DATASET EXCERPT:

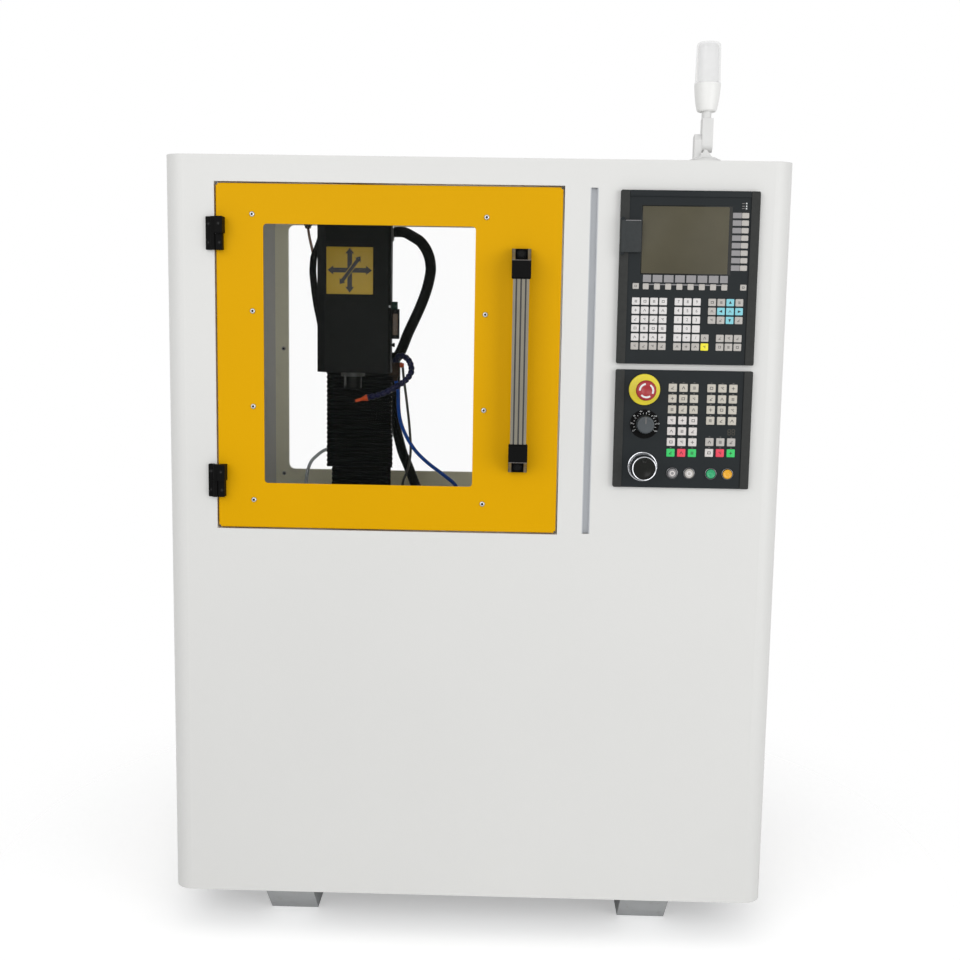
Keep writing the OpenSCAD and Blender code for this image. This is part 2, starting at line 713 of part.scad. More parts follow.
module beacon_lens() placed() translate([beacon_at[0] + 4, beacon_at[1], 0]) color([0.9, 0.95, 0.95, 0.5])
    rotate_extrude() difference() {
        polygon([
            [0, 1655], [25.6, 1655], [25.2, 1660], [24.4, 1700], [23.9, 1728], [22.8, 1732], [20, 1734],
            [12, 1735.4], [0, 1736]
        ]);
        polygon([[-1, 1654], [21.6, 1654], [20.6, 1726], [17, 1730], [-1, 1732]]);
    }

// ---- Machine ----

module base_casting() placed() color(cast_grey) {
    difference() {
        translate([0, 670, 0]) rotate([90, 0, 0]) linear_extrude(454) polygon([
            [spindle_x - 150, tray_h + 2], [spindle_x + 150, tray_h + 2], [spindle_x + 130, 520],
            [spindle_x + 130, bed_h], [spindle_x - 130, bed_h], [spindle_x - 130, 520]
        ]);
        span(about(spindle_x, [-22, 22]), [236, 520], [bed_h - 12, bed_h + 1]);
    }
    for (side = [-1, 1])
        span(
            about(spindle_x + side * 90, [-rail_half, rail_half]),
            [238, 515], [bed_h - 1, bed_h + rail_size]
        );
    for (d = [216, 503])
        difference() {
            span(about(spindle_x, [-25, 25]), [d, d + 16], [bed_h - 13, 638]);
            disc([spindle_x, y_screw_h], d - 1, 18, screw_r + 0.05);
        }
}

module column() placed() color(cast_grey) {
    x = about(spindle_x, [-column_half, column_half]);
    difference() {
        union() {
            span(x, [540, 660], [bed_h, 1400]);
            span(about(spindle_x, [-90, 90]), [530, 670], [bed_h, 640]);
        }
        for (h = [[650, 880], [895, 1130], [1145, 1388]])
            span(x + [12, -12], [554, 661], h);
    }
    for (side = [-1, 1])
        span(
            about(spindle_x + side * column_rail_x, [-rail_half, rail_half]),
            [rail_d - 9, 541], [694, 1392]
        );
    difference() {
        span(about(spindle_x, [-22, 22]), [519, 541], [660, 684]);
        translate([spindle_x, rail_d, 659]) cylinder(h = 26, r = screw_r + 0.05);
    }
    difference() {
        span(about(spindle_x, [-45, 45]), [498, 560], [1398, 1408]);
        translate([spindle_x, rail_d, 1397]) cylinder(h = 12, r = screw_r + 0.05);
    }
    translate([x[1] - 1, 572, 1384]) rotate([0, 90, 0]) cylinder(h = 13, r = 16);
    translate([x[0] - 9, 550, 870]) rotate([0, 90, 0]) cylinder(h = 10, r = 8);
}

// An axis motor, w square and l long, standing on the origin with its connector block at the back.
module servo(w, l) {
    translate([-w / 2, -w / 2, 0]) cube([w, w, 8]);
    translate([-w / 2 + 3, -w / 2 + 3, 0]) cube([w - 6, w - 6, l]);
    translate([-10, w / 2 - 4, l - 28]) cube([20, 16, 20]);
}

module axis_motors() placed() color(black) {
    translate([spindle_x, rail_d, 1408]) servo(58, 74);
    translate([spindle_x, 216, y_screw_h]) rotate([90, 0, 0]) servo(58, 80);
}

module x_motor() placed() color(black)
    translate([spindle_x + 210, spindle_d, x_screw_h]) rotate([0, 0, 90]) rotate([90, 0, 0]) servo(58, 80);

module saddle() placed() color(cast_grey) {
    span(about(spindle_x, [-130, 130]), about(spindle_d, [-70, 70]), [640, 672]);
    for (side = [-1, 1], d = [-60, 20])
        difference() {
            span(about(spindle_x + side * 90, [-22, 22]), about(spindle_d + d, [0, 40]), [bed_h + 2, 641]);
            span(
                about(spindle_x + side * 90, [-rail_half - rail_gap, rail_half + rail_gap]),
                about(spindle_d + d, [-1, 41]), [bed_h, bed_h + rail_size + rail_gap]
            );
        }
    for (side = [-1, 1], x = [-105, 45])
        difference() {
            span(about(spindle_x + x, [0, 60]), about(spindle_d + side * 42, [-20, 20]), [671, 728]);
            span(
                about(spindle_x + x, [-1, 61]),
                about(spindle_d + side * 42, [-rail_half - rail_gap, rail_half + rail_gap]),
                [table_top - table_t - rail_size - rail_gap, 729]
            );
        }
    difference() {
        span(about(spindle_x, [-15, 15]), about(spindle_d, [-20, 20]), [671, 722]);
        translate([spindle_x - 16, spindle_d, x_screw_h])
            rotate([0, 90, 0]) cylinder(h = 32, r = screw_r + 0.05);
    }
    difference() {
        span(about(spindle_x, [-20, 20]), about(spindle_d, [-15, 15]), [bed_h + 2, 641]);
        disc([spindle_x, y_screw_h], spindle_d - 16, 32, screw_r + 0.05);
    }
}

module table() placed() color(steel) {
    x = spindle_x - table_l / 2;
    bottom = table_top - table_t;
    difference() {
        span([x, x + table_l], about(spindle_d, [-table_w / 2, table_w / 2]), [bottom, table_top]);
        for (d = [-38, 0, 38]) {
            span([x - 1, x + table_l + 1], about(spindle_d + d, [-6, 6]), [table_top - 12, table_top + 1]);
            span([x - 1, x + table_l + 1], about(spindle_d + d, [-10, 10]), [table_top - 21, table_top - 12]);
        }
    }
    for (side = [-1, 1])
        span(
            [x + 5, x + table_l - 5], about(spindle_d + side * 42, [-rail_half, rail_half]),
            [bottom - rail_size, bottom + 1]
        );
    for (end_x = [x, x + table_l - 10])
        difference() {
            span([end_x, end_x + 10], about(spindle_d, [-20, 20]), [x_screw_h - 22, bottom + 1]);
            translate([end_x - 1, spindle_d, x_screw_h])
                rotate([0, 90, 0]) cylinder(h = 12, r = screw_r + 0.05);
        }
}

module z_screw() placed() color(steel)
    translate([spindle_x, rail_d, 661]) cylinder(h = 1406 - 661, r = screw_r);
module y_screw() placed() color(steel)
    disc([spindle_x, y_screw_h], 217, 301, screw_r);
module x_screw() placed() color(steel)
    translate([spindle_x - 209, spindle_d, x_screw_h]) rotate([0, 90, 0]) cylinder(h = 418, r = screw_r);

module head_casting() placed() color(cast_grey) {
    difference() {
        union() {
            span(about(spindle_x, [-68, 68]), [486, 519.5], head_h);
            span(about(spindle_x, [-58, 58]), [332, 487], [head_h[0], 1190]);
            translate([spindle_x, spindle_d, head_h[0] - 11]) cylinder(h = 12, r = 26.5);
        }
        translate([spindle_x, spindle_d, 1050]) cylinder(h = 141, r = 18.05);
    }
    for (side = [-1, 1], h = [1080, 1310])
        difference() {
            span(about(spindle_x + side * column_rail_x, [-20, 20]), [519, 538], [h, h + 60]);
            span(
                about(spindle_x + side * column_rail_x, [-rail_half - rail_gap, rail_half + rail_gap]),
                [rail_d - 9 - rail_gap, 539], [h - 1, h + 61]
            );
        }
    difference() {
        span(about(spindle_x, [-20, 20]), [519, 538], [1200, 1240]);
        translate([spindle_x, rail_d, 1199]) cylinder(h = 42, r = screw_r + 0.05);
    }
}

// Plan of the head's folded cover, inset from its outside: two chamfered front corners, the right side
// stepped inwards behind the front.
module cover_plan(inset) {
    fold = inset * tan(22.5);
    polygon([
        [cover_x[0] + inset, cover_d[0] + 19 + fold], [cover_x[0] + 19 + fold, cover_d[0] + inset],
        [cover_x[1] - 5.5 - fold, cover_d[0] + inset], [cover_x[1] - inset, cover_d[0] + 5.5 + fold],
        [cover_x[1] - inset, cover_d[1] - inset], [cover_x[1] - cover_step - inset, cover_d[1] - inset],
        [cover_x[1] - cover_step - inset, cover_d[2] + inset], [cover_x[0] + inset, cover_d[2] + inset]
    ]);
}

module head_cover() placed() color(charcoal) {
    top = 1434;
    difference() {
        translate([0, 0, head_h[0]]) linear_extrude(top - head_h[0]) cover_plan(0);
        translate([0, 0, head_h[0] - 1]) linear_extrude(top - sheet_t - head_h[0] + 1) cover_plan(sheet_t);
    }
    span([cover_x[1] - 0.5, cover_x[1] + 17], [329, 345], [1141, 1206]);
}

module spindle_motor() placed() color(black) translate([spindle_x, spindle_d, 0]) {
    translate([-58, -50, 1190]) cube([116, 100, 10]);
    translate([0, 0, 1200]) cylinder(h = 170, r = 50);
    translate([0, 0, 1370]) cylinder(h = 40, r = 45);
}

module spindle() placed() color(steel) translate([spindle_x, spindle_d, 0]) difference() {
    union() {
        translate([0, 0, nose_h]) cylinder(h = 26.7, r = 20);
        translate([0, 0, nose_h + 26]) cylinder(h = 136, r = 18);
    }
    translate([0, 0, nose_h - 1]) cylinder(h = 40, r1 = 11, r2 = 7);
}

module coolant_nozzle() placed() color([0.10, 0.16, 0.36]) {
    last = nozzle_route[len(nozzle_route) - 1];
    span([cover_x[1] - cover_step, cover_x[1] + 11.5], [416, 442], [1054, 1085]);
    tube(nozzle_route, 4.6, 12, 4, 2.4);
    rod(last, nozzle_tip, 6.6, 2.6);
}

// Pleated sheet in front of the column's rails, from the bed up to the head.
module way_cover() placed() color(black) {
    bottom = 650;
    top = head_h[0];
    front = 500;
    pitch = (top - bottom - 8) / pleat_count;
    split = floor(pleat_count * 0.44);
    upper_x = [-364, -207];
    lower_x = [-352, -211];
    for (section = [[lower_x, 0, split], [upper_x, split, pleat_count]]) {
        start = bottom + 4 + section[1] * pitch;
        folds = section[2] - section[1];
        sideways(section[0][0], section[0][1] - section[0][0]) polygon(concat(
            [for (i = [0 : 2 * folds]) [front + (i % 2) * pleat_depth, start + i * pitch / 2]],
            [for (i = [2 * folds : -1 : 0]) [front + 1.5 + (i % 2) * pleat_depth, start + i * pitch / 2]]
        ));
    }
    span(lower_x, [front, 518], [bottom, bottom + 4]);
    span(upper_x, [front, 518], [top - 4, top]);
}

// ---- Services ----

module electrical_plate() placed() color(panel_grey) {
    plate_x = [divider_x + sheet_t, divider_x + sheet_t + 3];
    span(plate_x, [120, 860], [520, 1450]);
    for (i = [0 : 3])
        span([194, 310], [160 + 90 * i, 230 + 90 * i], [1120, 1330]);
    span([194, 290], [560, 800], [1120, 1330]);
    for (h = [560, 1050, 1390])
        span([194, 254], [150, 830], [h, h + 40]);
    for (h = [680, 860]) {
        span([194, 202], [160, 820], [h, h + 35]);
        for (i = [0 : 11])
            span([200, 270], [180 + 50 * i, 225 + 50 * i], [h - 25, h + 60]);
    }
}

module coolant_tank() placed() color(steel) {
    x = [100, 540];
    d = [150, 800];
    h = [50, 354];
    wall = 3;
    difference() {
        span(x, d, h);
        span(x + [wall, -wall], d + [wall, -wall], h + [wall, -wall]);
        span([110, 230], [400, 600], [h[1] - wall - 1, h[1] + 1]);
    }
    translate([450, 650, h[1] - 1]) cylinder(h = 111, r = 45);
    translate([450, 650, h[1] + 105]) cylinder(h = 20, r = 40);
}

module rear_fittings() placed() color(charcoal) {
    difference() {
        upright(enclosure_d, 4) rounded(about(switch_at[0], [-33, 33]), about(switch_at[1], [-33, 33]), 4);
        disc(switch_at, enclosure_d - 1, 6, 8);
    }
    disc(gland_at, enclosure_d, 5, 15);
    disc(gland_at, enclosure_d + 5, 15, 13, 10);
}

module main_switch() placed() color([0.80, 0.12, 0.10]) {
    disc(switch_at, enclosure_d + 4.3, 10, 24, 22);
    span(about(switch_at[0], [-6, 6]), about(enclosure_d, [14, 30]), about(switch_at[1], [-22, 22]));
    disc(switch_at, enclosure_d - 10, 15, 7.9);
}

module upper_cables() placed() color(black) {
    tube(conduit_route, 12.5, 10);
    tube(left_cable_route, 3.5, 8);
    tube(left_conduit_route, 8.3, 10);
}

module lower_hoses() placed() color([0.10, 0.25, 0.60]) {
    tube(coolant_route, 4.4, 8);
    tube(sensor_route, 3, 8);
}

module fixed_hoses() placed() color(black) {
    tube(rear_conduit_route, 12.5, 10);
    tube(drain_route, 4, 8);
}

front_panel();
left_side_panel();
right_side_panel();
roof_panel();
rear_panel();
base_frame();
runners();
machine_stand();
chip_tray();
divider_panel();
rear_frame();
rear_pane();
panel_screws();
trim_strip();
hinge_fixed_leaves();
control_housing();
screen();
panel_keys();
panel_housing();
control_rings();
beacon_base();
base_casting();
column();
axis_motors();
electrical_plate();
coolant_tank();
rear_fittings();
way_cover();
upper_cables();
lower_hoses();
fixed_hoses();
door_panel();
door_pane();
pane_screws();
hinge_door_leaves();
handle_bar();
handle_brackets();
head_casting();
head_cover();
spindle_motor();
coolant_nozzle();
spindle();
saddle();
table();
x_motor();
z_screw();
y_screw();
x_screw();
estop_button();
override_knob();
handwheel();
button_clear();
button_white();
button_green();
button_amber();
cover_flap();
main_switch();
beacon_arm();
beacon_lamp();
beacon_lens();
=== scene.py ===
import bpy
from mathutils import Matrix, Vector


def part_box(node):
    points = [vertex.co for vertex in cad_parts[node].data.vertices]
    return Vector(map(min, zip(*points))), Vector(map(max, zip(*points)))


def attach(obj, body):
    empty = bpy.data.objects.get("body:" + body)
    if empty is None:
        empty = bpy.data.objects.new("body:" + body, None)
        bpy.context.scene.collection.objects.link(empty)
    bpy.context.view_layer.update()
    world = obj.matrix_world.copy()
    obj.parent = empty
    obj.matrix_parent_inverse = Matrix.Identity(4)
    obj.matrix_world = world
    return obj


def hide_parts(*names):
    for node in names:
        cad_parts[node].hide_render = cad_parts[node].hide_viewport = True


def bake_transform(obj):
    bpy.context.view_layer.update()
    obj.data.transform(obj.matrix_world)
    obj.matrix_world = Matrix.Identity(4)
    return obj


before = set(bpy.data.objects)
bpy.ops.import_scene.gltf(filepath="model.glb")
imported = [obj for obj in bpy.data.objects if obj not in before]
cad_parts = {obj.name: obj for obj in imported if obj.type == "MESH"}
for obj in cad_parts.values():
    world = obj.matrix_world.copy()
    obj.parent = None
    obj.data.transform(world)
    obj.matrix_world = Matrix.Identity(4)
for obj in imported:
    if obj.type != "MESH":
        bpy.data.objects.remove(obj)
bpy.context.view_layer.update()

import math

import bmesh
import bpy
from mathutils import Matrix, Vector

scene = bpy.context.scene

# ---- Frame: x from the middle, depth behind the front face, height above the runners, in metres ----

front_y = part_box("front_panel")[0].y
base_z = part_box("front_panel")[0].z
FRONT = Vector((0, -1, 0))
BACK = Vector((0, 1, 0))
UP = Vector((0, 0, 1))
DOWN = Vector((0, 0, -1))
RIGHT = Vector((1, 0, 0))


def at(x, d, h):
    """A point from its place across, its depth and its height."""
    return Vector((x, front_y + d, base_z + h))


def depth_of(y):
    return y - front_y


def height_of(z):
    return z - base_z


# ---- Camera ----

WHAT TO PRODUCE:
Exactly as written, return the lines from the line containing "module lower_hoses() placed()" through the line containing "cad_parts[node].hide_render = cad_parts[node].hide_viewport", both included.

THE COMPLETED TASK:
module lower_hoses() placed() color([0.10, 0.25, 0.60]) {
    tube(coolant_route, 4.4, 8);
    tube(sensor_route, 3, 8);
}

module fixed_hoses() placed() color(black) {
    tube(rear_conduit_route, 12.5, 10);
    tube(drain_route, 4, 8);
}

front_panel();
left_side_panel();
right_side_panel();
roof_panel();
rear_panel();
base_frame();
runners();
machine_stand();
chip_tray();
divider_panel();
rear_frame();
rear_pane();
panel_screws();
trim_strip();
hinge_fixed_leaves();
control_housing();
screen();
panel_keys();
panel_housing();
control_rings();
beacon_base();
base_casting();
column();
axis_motors();
electrical_plate();
coolant_tank();
rear_fittings();
way_cover();
upper_cables();
lower_hoses();
fixed_hoses();
door_panel();
door_pane();
pane_screws();
hinge_door_leaves();
handle_bar();
handle_brackets();
head_casting();
head_cover();
spindle_motor();
coolant_nozzle();
spindle();
saddle();
table();
x_motor();
z_screw();
y_screw();
x_screw();
estop_button();
override_knob();
handwheel();
button_clear();
button_white();
button_green();
button_amber();
cover_flap();
main_switch();
beacon_arm();
beacon_lamp();
beacon_lens();
=== scene.py ===
import bpy
from mathutils import Matrix, Vector


def part_box(node):
    points = [vertex.co for vertex in cad_parts[node].data.vertices]
    return Vector(map(min, zip(*points))), Vector(map(max, zip(*points)))


def attach(obj, body):
    empty = bpy.data.objects.get("body:" + body)
    if empty is None:
        empty = bpy.data.objects.new("body:" + body, None)
        bpy.context.scene.collection.objects.link(empty)
    bpy.context.view_layer.update()
    world = obj.matrix_world.copy()
    obj.parent = empty
    obj.matrix_parent_inverse = Matrix.Identity(4)
    obj.matrix_world = world
    return obj


def hide_parts(*names):
    for node in names:
        cad_parts[node].hide_render = cad_parts[node].hide_viewport = True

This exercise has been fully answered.